Originally built in 1920 from a pattern book, this blue-collar craftsman bungalow was a twin sister of the house next door and the mirror image of the house next to that. By the time we came across the house in 2013 it was in rough shape (despite a fresh coat of baby-blue paint with yellow accents). The back third of the foundations had crumbled away to nothing and the back bedroom sloped a full 3 inches down from the front of the house. Instead of repairing the cracked plaster previous owners had covered the ceilings with glued-on commercial acoustic tiles and the walls with cardboard “bead board.” All the interior doors had been taken off and shoved into the crawlspace “to make more room.” There was nowhere for a refrigerator in the kitchen (we had to keep it on the back porch at first) and bathroom was full of mold. There was a derelict garage in the side yard. Despite all that, the house was built from 1000 year old redwood trees and sat crammed into the southeast corner of a nearly double-wide lot in an incredibly walkable neighborhood. We got a survey done, sketched up a quick floorplan for an addition, then spent (almost) every penny we had and moved in. That winter we replaced the foundations on the original house. In the first summer built an outdoor shower and rented a porta-potty, then gutted the only bathroom and one of the bedrooms. The next spring we built a shed at the rear of the lot to serve as storage and woodshop. That summer we moved into the remodeled bedroom and ripped out the rest of the interiors. At one point the mailman stopped delivering our mail, noting the house was unoccupied on returned packages.

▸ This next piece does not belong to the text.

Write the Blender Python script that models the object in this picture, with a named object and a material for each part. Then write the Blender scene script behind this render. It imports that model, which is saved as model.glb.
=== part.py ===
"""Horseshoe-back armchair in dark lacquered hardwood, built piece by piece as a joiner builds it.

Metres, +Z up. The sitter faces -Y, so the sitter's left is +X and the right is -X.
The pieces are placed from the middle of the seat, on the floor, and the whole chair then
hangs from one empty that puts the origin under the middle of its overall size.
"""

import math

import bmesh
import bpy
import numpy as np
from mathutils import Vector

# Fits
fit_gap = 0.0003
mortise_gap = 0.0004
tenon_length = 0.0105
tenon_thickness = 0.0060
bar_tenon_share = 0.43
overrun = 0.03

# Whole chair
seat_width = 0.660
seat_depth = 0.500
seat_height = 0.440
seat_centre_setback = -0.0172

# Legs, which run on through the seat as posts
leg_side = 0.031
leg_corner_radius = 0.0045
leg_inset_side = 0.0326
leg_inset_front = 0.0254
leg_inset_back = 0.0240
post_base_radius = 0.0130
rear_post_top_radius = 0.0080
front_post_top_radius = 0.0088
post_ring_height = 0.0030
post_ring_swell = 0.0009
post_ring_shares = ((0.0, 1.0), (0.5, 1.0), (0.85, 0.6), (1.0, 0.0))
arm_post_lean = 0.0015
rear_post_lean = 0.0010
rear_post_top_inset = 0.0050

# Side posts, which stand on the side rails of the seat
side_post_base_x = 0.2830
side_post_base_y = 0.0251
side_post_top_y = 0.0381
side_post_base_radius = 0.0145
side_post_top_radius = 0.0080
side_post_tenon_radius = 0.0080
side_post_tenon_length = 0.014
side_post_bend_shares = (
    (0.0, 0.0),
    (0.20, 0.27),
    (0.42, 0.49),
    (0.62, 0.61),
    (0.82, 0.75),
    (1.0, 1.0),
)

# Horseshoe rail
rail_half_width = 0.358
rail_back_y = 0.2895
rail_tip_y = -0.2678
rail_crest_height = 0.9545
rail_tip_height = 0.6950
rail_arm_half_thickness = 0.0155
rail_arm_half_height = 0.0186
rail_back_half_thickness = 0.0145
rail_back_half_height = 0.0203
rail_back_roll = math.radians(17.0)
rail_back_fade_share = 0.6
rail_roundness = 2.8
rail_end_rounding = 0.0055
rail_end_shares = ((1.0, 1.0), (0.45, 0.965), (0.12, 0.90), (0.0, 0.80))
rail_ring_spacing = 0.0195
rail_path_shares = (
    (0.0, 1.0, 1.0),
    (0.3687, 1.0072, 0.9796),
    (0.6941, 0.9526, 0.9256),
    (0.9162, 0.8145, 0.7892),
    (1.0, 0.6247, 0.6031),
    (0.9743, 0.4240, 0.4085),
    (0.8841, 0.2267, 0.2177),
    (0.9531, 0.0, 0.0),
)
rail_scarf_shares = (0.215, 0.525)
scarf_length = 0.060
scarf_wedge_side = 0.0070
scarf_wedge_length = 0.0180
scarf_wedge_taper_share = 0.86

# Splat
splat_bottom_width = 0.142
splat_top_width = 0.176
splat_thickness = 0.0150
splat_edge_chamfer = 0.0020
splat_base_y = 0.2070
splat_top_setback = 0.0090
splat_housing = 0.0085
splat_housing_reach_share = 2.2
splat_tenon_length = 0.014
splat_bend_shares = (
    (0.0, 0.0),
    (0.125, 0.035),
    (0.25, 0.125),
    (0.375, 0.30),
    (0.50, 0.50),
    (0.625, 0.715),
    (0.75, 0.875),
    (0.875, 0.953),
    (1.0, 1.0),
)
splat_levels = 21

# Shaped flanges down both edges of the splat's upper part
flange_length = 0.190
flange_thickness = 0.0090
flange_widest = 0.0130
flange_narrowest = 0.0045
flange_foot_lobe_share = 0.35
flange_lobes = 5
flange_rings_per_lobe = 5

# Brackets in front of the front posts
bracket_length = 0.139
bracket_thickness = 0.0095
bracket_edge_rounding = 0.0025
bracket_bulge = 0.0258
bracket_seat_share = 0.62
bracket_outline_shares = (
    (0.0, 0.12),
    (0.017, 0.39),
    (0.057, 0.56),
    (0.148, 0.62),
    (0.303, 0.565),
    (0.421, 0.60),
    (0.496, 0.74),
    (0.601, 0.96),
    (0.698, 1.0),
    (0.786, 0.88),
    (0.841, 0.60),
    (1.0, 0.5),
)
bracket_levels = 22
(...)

By the end of 2015 we had replaced all of the interior of the 2-bedroom, one-bath original house, carefully restoring or salvaging what we could. Over the next several years we would return to our original sketches for an addition while saving up and starting to grow our family. Middle Creek runs in a culvert under our neighbor’s house and daylights in the back corner of our lot before bisecting the lot behind us. The lot sloped down to the creek in the northwest corner and the original house had been built against the southeast corner of the lot because (as we would eventually discover) the creek once ran right through our side yard. This presented a whole series of challenges for our foundations and made the Planning approval process very difficult, but it also gave us an amazing opportunity.

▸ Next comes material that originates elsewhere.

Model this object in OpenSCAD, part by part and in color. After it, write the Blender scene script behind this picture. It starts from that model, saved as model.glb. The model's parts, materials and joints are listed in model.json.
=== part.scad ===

Our addition would eventually double the size of the house, but we didn’t want to ruin the scale of our modest craftsman by going up. Instead we extended to the rear and into the side yard with a single-story addition a half level down from the existing house. Over several years of design and permitting we worked very carefully with our neighbors and the Planning Department to nestle our modern addition down into the landscape and build in the blind spots of our neighbor’s homes. The den addition splits the former side yard into a kitchen garden courtyard and a rear lawn terrace lined with fruit trees. Sliding doors allow us to open the den up to breezes flowing along the creek and connect it through to the terraces on either side. The rear extension of the main house achieves the magic trick of a double-height entry space and play loft in a single-story home. The primary bedroom, open to the walk-in closet and bathroom, gets ideal daylight from high southern clerestory windows while retaining privacy through careful placement of lower windows. In one of our favorite touches, we gained an additional two feet of space by putting the head of the bed in a “bay window” that was allowed to cantilever over the side setback. By placing a solid wall facing our neighbor and two side windows on either side of the bed we get cross ventilation over the pillows at night and a framed view of the neighboring majestic oak tree in the day.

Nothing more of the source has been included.